Do this: Identify every line in the records below that contains the word "attach", and reproduce each one.

Supplied records:

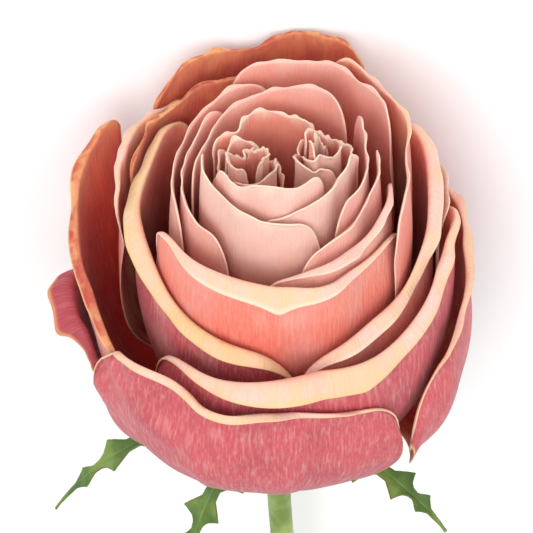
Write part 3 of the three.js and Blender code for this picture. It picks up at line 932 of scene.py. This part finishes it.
@dataclass(frozen=True)
class Sepal:
    """A sepal: which way it leaves the hip, how long it is and how far it droops."""

    name: str
    azimuth: float
    length: float
    droop: float


class Greens:
    """The hip, the stem and the sepals."""

    SEGMENTS = 28
    HIP_RINGS = 40
    STEM_RINGS = 120
    BELLY_SHARE = 0.3
    WAIST_SHARE = 0.65
    WAIST_WIDTH = 0.9
    WIDE_RIBS = 0.012
    FINE_RIBS = 0.006
    BLADE_WIDTH = 4.0
    BLADE_KEPT = 0.72
    BLADE_ROOT = 0.5
    LEAST_WIDTH = 0.3
    TOOTH_COUNT = 16
    TOOTH_DEPTH = 0.5
    LOBES = ((0.34, 4.6, 0.11), (0.58, 3.4, 0.09), (0.76, 2.0, 0.07))
    LOBE_POWER = 1.5
    SEPAL_DIP = 3.0
    BEND_SHARE = 0.5
    BEND_DROOP = 0.1
    REACH_SHARE = 0.72
    SHEET_SHARE = 0.6
    CUPPING = 0.2
    CURLING = 0.05
    LOBE_LEAN = 0.35
    LEAN_FROM = 2.4
    RIPPLE = 0.5

    SEPALS = (
        Sepal("sepal_left", 192, 59, 24),
        Sepal("sepal_front", 234, 40, 28),
        Sepal("sepal_right", 322, 52, 10),
        Sepal("sepal_back_right", 34, 36, 22),
        Sepal("sepal_back_left", 118, 34, 26),
    )

    def __init__(self, sizes: Sizes, lying: Lying) -> None:
        """Take the sizes and make the two greens."""
        self.sizes = sizes
        self.lying = lying
        self.leaf = LEAF_GREEN.make()
        self.stalk = STEM_GREEN.make()

    def _round_piece(self, node: str, centres: np.ndarray, radii: np.ndarray) -> None:
        """Sweep a round section along a centre line, with closed ends, by shaping a sphere."""
        rings = len(radii)
        deselect()
        bpy.ops.mesh.primitive_uv_sphere_add(segments=self.SEGMENTS, ring_count=rings + 1, radius=1)
        piece = bpy.context.object
        piece.name = piece.data.name = node + "_grown"
        flat = np.empty(len(piece.data.vertices) * 3)
        piece.data.vertices.foreach_get("co", flat)
        flat = flat.reshape(-1, 3)
        polar = np.arccos(np.clip(flat[:, 2], -1, 1)) / math.pi * (rings + 1) - 1
        index = np.clip(np.rint(polar), 0, rings - 1).astype(int)
        turn = np.arctan2(flat[:, 1], flat[:, 0])
        pole = (np.abs(flat[:, 2]) > 0.99999).astype(float)
        ribs = 1 + self.WIDE_RIBS * np.sin(turn * 5) + self.FINE_RIBS * np.sin(turn * 11 + index * 0.3)
        radius = radii[index] * ribs * (1 - pole)
        points = centres[index].copy()
        points[:, 0] += radius * np.cos(turn)
        points[:, 1] += radius * np.sin(turn)
        laid = self.lying.place(points)
        laid[:, 2] = np.maximum(laid[:, 2], 0)
        piece.data.vertices.foreach_set("co", (laid * MILLIMETRE).ravel())
        piece.data.materials.append(self.stalk)
        piece.data.polygons.foreach_set("use_smooth", [True] * len(piece.data.polygons))
        piece.data.update()
        self._check_outwards(piece)
        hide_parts(node)
        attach(piece, BODY)
        log.info("%s: %d faces", node, len(piece.data.polygons))

    @staticmethod
    def _check_outwards(piece: bpy.types.Object) -> None:
        """Turn a closed piece's faces outwards where its shaping turned it inside out."""
        if sum(p.center.dot(p.normal) * p.area for p in piece.data.polygons) < 0:
            piece.data.flip_normals()

    def hip(self) -> None:
        """Build the hip: a dome under the petals, a round belly and a neck."""
        s = self.sizes
        below = s.hip_length + s.dome_foot
        belly = s.dome_foot - self.BELLY_SHARE * below
        waist = s.dome_foot - self.WAIST_SHARE * below
        waist_radius = s.hip_radius * self.WAIST_WIDTH
        heights = [s.dome_top, s.dome_foot, belly, waist, -s.hip_length]
        radii = [s.dome_top_radius, s.dome_foot_radius, s.hip_radius, waist_radius, s.neck_radius]
        steps = np.linspace(0, 1, self.HIP_RINGS)
        knots = np.linspace(0, 1, len(radii))
        z = np.interp(steps, knots, heights)
        radius = np.interp(steps, knots, radii)
        radius[1:-1] = (radius[:-2] + 2 * radius[1:-1] + radius[2:]) / 4
        self._round_piece("hip", np.stack([0 * z, 0 * z, z], axis=-1), radius)

    def stem(self) -> None:
        """Build the stem from the hip's neck to its cut end."""
        s = self.sizes
        share = np.linspace(0, 1, self.STEM_RINGS)
        depth = s.touch_gap + share * (s.neck_length + s.stem_length)
        neck = 1 - ease(depth / s.neck_length)
        radius = s.stem_radius + (s.cut_end_radius - s.stem_radius) * share
        radius = radius + (s.neck_radius - s.stem_radius) * neck
        bow = s.stem_bow * np.sin(math.pi * share) ** 2
        self._round_piece("stem", np.stack([bow, 0 * bow, -s.hip_length - depth], axis=-1), radius)

    def _half_width(self, share: np.ndarray) -> np.ndarray:
        """Return a sepal's half width along it: a blade with three pairs of pointed lobes and fine teeth."""
        base = self.BLADE_ROOT + (1 - self.BLADE_ROOT) * ease(share / 0.15)
        blade = self.BLADE_WIDTH * np.sqrt(np.maximum(1 - share, 0)) * (1 - 0.5 * share) * base
        lobes = sum(
            size * np.maximum(1 - np.abs(share - place) / reach, 0) ** self.LOBE_POWER
            for place, size, reach in self.LOBES
        )
        teeth = self.TOOTH_DEPTH * ((share * self.TOOTH_COUNT) % 1) * (1 - share)
        return np.maximum(blade * self.BLADE_KEPT + lobes + teeth, self.LEAST_WIDTH)

    def sepals(self) -> None:
        """Build the sepals."""
        s = self.sizes
        for plan in self.SEPALS:
            turn = math.radians(plan.azimuth)
            outward = np.array([math.cos(turn), math.sin(turn), 0])
            sideways = np.array([-math.sin(turn), math.cos(turn), 0])
            root = s.hip_radius + s.touch_gap + s.sepal_thickness
            level = s.dome_foot - self.SEPAL_DIP
            bend_out, bend_height = root + plan.length * self.BEND_SHARE, level - plan.droop * self.BEND_DROOP
            start = outward * root + np.array([0, 0, level])
            bend = outward * bend_out + np.array([0, 0, bend_height])
            tip = outward * (root + plan.length * self.REACH_SHARE) + np.array([0, 0, level - plan.droop])
            t = np.linspace(0, 1, 150)[:, None]
            route = (1 - t) ** 2 * start + 2 * (1 - t) * t * bend + t**2 * tip
            across = np.linspace(-1, 1, 13)
            half = self._half_width(t)
            points = route[:, None, :] + (across * half)[..., None] * sideways
            points[..., 2] += self.CUPPING * np.abs(across) * half
            points[..., 2] -= self.CURLING * (np.abs(across) * half) ** 2
            lean = self.LOBE_LEAN * np.abs(across) * np.maximum(half - self.LEAN_FROM, 0)
            points += outward * lean[..., None]
            points[..., 2] += self.RIPPLE * np.sin(t * 9 + plan.azimuth) * across**2
            laid = self.lying.place(points)
            laid[..., 2] = np.maximum(laid[..., 2], s.sepal_thickness * self.SHEET_SHARE)
            piece = surface_piece(plan.name + "_leafy", laid * MILLIMETRE, t[:, 0])
            piece.data.materials.append(self.leaf)
            thicken(piece, s.sepal_thickness * self.SHEET_SHARE * MILLIMETRE, 1, 0)
            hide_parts(plan.name)
            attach(piece, BODY)
            log.info("%s: %d faces", plan.name, len(piece.data.polygons))

    def build(self) -> None:
        """Build all the green pieces."""
        self.hip()
        self.stem()
        self.sepals()


@dataclass(frozen=True)
class Studio:
    """The pale floor, the soft lights and the camera."""

    elevation: float = 45.0
    distance: float = 0.45
    lens: float = 150.0
    aim: tuple[float, float, float] = (-2.4, 0.0, 32.0)
    floor_size: float = 6.0
    floor_drop: float = 0.0002
    floor_grey: float = 0.93
    lamp_aim: tuple[float, float, float] = (0.0, 0.0, 0.03)
    room_strength: float = 0.7

    def floor(self) -> None:
        """Lay a pale floor under the rose."""
        deselect()
        bpy.ops.mesh.primitive_plane_add(size=self.floor_size, location=(0, 0, -self.floor_drop))
        plane = bpy.context.object
        plane.name = "studio_floor"
        graph = Graph("pale_floor")
        graph.set(Base_Color=(self.floor_grey,) * 3, Roughness=0.9)
        plane.data.materials.append(graph.material)

    @staticmethod
    def _aim(piece: bpy.types.Object, place: Vector, target: Vector, up: Vector) -> None:
        """Set an object at a place, looking at a target, with a chosen way up."""
        back = (place - target).normalized()
        right = up.cross(back).normalized()
        above = back.cross(right)
        turn = Matrix((right, above, back)).transposed()
        piece.matrix_world = Matrix.Translation(place) @ turn.to_4x4()

    def camera(self, lying: Lying) -> None:
        """Look into the bloom from above its front, with the stem running away downwards."""
        e = math.radians(self.elevation)
        target = Vector(lying.place(np.array(self.aim)) * MILLIMETRE)
        towards = Vector(lying.turn(np.array([0.0, -math.cos(e), math.sin(e)])))
        up = Vector(lying.turn(np.array([0.0, math.sin(e), math.cos(e)])))
        data = bpy.data.cameras.new("camera")
        data.lens = self.lens
        camera = bpy.data.objects.new("camera", data)
        bpy.context.collection.objects.link(camera)
        self._aim(camera, target + towards * self.distance, target, up)
        bpy.context.scene.camera = camera

    def lights(self) -> None:
        """Hang two big soft lights and light the room evenly."""
        places = (
            ("key", Vector((0.3, -0.5, 1.2)), 0.9, 10.5),
            ("fill", Vector((-0.8, -0.6, 0.8)), 1.2, 3.5),
        )
        for name, place, size, watts in places:
            data = bpy.data.lights.new(name, "AREA")
            data.size = size
            data.energy = watts
            light = bpy.data.objects.new(name, data)
            bpy.context.collection.objects.link(light)
            self._aim(light, place, Vector(self.lamp_aim), Vector((0, 0, 1)))
        world = bpy.data.worlds.new("room")
        bpy.context.scene.world = world
        world.use_nodes = True
        background = world.node_tree.nodes["Background"]
        background.inputs["Color"].default_value = (1, 1, 1, 1)
        background.inputs["Strength"].default_value = self.room_strength
        bpy.context.scene.view_settings.view_transform = "Standard"


def main() -> None:
    """Build the rose and its studio in order."""
    logging.basicConfig(level=logging.INFO, format="%(message)s")
    lying = Lying(SIZES)
    Bloom(SIZES, lying).build()
    Greens(SIZES, lying).build()
    studio = Studio()
    studio.floor()
    studio.lights()
    studio.camera(lying)


if __name__ == "__main__":
    main()
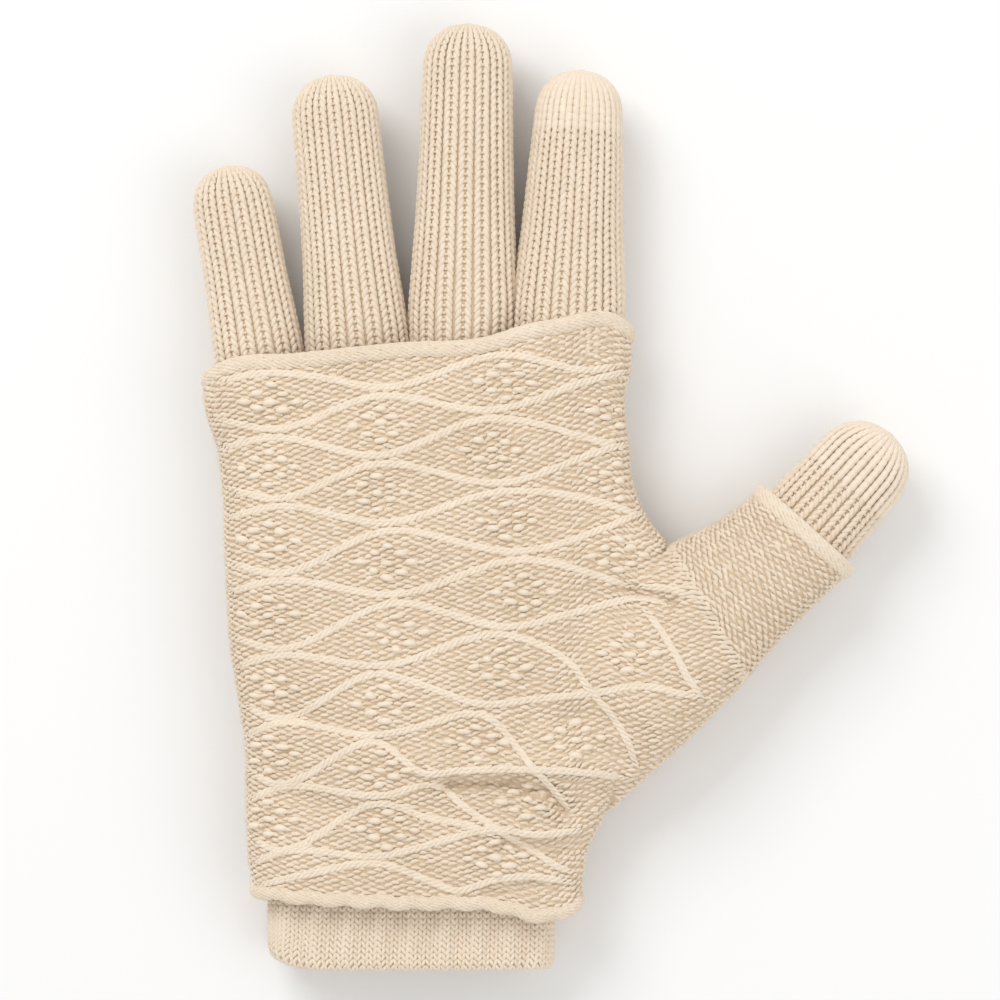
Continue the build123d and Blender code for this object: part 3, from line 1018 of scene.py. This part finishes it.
BOBBLE_ROWS = (1, 2, 3, 2, 1)        # bobbles in each row of a cluster
BOBBLE_SPACING, BOBBLE_ROW = 5.6, 1.75
CLUSTER = [((c - (n - 1) / 2) * BOBBLE_SPACING, r * BOBBLE_ROW)
           for r, n in zip(range(-2, 3), BOBBLE_ROWS) for c in range(n)]
CLUSTER_MIDDLES = [(x, (a + b) / 2) for column in (OUTER, SECOND, THIRD)
                   for (x, a), (_, b) in zip(column, column[1:])]
CLUSTER_MIDDLES += [(-60.0, 20.2), (14.4, 18.4), (16.4, -33.6), (4.9, -51.7), (-5.1, -64.9), (-10.9, -36.6),
                    (-15.9, -52.4), (-12.0, -77.0), (14.4, 3.2), (14.0, -12.6)]

for side, front in (("front", True), ("back", False)):
    ropes, bobbles = Stitches(), Stitches()
    for points in lattice_cords():
        plan = inside(eased_path(points))
        if len(plan) > 6:
            places, outward = lift_path(plan, front, 0.2)
            rope_stitches(ropes, places, outward)
    for middle in CLUSTER_MIDDLES:
        spots = np.array(CLUSTER) + middle
        spots = inside(spots + rng.normal(0, 0.18, spots.shape), margin=1.4)
        places, outward = lift_path(spots, front, 0.5)
        across = across_from(np.array([1.0 if front else -1.0, 0, 0]), outward)
        bobbles.add(places, across, np.cross(outward, across), outward, rng.normal(0, 0.12, len(spots)),
                    rng.normal(0.9, 0.08, (len(spots), 3)), rng.normal(0.08, 0.06, len(spots)))
    on_palm(knit(f"mitt_{side}_lattice", ropes, ROPE, PAINTED_HIGHLIGHT_YARN, seed=6), "mitt_shell")
    on_palm(knit(f"mitt_{side}_bobbles", bobbles, BOBBLE, PAINTED_HIGHLIGHT_YARN, seed=7), "mitt_shell")


# ---------------------------------------------------------------- the seam round the thumb sleeve

SEAM = loops(length=2.3, radius=0.5, bow=0.2, sideways=0.3, tip=0.4, spread=0.1, segments=3, sides=5)
seam_stitches = Stitches()
for skin in (SLEEVE_FRONT, SLEEVE_BACK):
    _, _, _, outward = skin.at(np.full(skin.samples, 0.6), np.linspace(0, 1, skin.samples))
    rope_stitches(seam_stitches, skin.grid[0] + outward * 0.05, outward, step=0.62, twist=0.9, reach=0.45)
on_palm(knit("mitt_sleeve_seam", seam_stitches, SEAM, MITT_YARN, seed=10), "mitt_shell")

# ---------------------------------------------------------------- rolled edges

ROLL = loops(length=2.1, radius=0.40, bow=0.16, tip=0.45, spread=0.08, segments=3, sides=5)
ROLL_STEP, ROLL_AROUND = 0.8, 9      # spacing of the loops along a roll, and how many lie round it


def rolled_edge(name, loop, ahead, radius, material):
    """A soft roll of fabric round a closed loop of places; `ahead` points out of the opening."""
    loop = np.concatenate([loop, loop[:1]])
    centre = sample(loop, every(loop, ROLL_STEP))
    centre = np.concatenate([centre, centre[:1]])
    forward = unit(np.gradient(np.concatenate([centre[-2:-1], centre, centre[1:2]]), axis=0)[1:-1])
    up = across_from(np.array(ahead, float), forward)
    angle = np.linspace(0, 2 * math.pi, 33)
    rows = [c + radius * (0.6 * np.outer(np.cos(angle), o) + 1.15 * np.outer(np.sin(angle), u))
            for c, o, u in zip(centre, np.cross(forward, up), up)]
    skin = Skin(rows, 33, closed=True)
    place, _, _, outward = skin.at([3], [0])
    if np.dot(outward[0], place[0] - centre[3]) < 0:
        skin = Skin([row[::-1] for row in rows], 33, closed=True)
    stitches = Stitches()
    for j in range(skin.rows - 1):
        share = (np.arange(ROLL_AROUND) + 0.5 * (j % 2)) / ROLL_AROUND
        places, across, along, normal = skin.at(j + 0.3 + rng.normal(0, 0.1, ROLL_AROUND), share)
        stitches.add(places, across, along, normal, 1.42 + rng.normal(0, 0.12, ROLL_AROUND),
                     rng.normal(1, 0.05, (ROLL_AROUND, 3)), rng.normal(0, 0.07, ROLL_AROUND))
    return (knit(f"{name}_stitches", stitches, ROLL, material, seed=8),
            wall_piece(f"{name}_core", [skin.shifted(-0.18)], MITT_GROUND_SHADE))


def edge_loop(front, back, row):
    """The closed loop of places where one row of a front and of a back skin meet."""
    return np.concatenate([front.grid[row, :-1], back.grid[row, :-1]])


top_loop = edge_loop(FRONT, BACK, -1)
# The roll lies a little lower where the tip of the little finger comes down on it
top_loop[:, 2] -= 0.45 * smooth(-top_loop[:, 0], 46, 58) * smooth(top_loop[:, 2], MID_Z, MID_Z + 4)
for piece in rolled_edge("mitt_knuckle_roll", top_loop, (0, 1, 0), 1.25, MITT_YARN):
    on_palm(piece, "mitt_knuckle_welt")
hem_loop = edge_loop(FRONT, BACK, 0)
hem_loop[:, 1] += 0.3 * np.cos(2 * math.pi * hem_loop[:, 0] / 7.3)
for piece in rolled_edge("mitt_hem_roll", hem_loop, (0, -1, 0), 1.05, MITT_YARN):
    on_palm(piece, "mitt_wrist_hem")
thumb_loop = edge_loop(SLEEVE_FRONT, SLEEVE_BACK, -1)
for piece in rolled_edge("mitt_thumb_roll", thumb_loop, THUMB_AHEAD, 1.3, PAINTED_HIGHLIGHT_YARN):
    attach(piece, "thumb")
    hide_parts("mitt_thumb_welt")

# ---------------------------------------------------------------- the liner's thumb, cuff and palm

THUMB_LOW, THUMB_TOUCH, THUMB_END = 2.0, 27.4, 42.4   # where its liner shows, turns to touch yarn and ends
THUMB_WIDTHS = [(-2, 11.0), (13, 10.9), (23, 10.5), (33, 10.1), (43, 9.6)]
thumb = finger_tube("thumb_knuckle", THUMB_WIDTHS, 16, THUMB_LOW, THUMB_END, THUMB_DEPTH, 20.0)
thumb["smooth_from"] = THUMB_TOUCH
thumb_bend = (("thumb", "thumb_tip"), hinge_distance("thumb_tip_bend", THUMB_ORIGIN), 6.5)
finger_piece("thumb_liner", thumb, THUMB_LOW, THUMB_TOUCH, LINER_YARN, *thumb_bend, "liner_thumb_tube")
finger_piece("thumb_touch_tip", thumb, THUMB_TOUCH, THUMB_END + PAST_END, TOUCH_YARN, *thumb_bend,
             "liner_thumb_touch_tip")

CUFF_RIBS, CUFF_WALES = 20, 80
CUFF_LEG = loops(length=1.85, radius=0.47, bow=0.12, tip=0.42, spread=0.06, segments=3, sides=5)
CUFF_MIDDLE, CUFF_HALF_WIDTH, CUFF_HALF_DEPTH = (-30.1, 9.6), 30.6, 8.3


def cuff_rows():
    """From inside the cuff's rolled end, round it and up into the mitt."""
    profile = np.array([(-92, 2.6), (-99.5, 2.4), (-100.7, 2.0), (-101.3, 1.2), (-101.0, 0.4), (-99.6, 0.0),
                        (-90, 0.0), (-80, 0.5)], float)
    run = run_along(profile)
    at = np.arange(0, run[-1], ROW_STEP)
    ca, sa = superellipse(np.linspace(0, 2 * math.pi, 721), 3.4)
    rows = []
    for y, inset in zip(np.interp(at, run, profile[:, 0]), np.interp(at, run, profile[:, 1])):
        x, z = -ca * (CUFF_HALF_WIDTH - inset), sa * (CUFF_HALF_DEPTH - inset)
        round_it = run_along(np.stack([x, z], axis=1))
        rib = 1 + 0.075 * np.cos(2 * math.pi * CUFF_RIBS * round_it / round_it[-1])
        toward_corner = np.clip((-x - 19) / 11.6, 0, 1)
        corner = (1 - np.sqrt(1 - 0.95 * toward_corner**2)) * smooth(-y, 90, 100)
        rows.append(np.stack([x + CUFF_MIDDLE[0], y + 4.6 * corner, CUFF_MIDDLE[1] + z * rib], axis=1))
    return rows


cuff_skin = Skin(cuff_rows(), 481, closed=True)
cuff_stations = np.arange(cuff_skin.rows) * ROW_STEP
cuff_stitches = leg_stitches(cuff_skin, cuff_stations, CUFF_WALES, course=1.3, low=3.0, high=90, wale=1.77,
                             bars=False)
cuff_grid = cuff_skin.shifted(-0.2)[:, ::2]
# The cuff is knitted in the lighter lattice yarn: painted light against the shadow that the hem casts on it.
for piece in (knit("liner_cuff_knit", cuff_stitches, CUFF_LEG, PAINTED_HIGHLIGHT_YARN, seed=9),
              wall_piece("liner_cuff_wall", [cuff_grid], PAINTED_HIGHLIGHT_YARN, thickness=0.7)):
    on_palm(piece, "liner_wrist_cuff", slot="liner_yarn")

liner_grids = [skin.shifted(-2.3)[6:-6:2, ::2] for skin in (FRONT, BACK)]
palm_lining = wall_piece("liner_palm_knit", liner_grids, LINER_YARN, thickness=0.8)
on_palm(palm_lining, "liner_palm_tube", "liner_thumb_gusset", slot="liner_yarn")

# ---------------------------------------------------------------- stray fibres

FUZZ = loops(length=2.4, radius=0.032, bow=0.3, sideways=0.5, tip=0.25, spread=0.35, segments=3, sides=3)


def fuzz_on(skin, count, rise):
    """Fine loose fibres that stand a little off a fabric, at random places and headings."""
    out = Stitches()
    row, share = rng.uniform(1, skin.rows - 2, count), rng.uniform(0.01, 0.99, count)
    places, across, along, outward = skin.at(row, share)
    tilt = rng.normal(0.25, 0.2, count)[:, None]
    leaned = unit(outward * np.cos(tilt) + along * np.sin(tilt))
    across = across_from(across, leaned)
    heading = rng.uniform(0, 2 * math.pi, count)
    out.add(places + outward * rise, across, np.cross(leaned, across), leaned, heading,
            rng.uniform(0.6, 1.3, (count, 3)), rng.normal(0.1, 0.05, count))
    return out


for side, skin, count in (("front", FRONT, 2600), ("back", BACK, 1600)):
    on_palm(knit(f"mitt_{side}_fuzz", fuzz_on(skin, count, 0.55), FUZZ, PAINTED_HIGHLIGHT_YARN, seed=11), "mitt_shell")
for side, skin in (("front", SLEEVE_FRONT), ("back", SLEEVE_BACK)):
    on_sleeve(knit(f"mitt_sleeve_{side}_fuzz", fuzz_on(skin, 420, 0.5), FUZZ, PAINTED_HIGHLIGHT_YARN, seed=12))

# ---------------------------------------------------------------- floor and finish

def add_floor():
    mesh = bpy.data.meshes.new("floor")
    mesh.from_pydata([(-3, -3, 0), (3, -3, 0), (3, 3, 0), (-3, 3, 0)], [], [(0, 1, 2, 3)])
    floor = new_object("floor", mesh, floor_material())
    floor.location.z = -0.0003


add_camera()
add_studio()
add_floor()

Correct output:
        attach(piece, BODY)
            attach(piece, BODY)
    attach(piece, "thumb")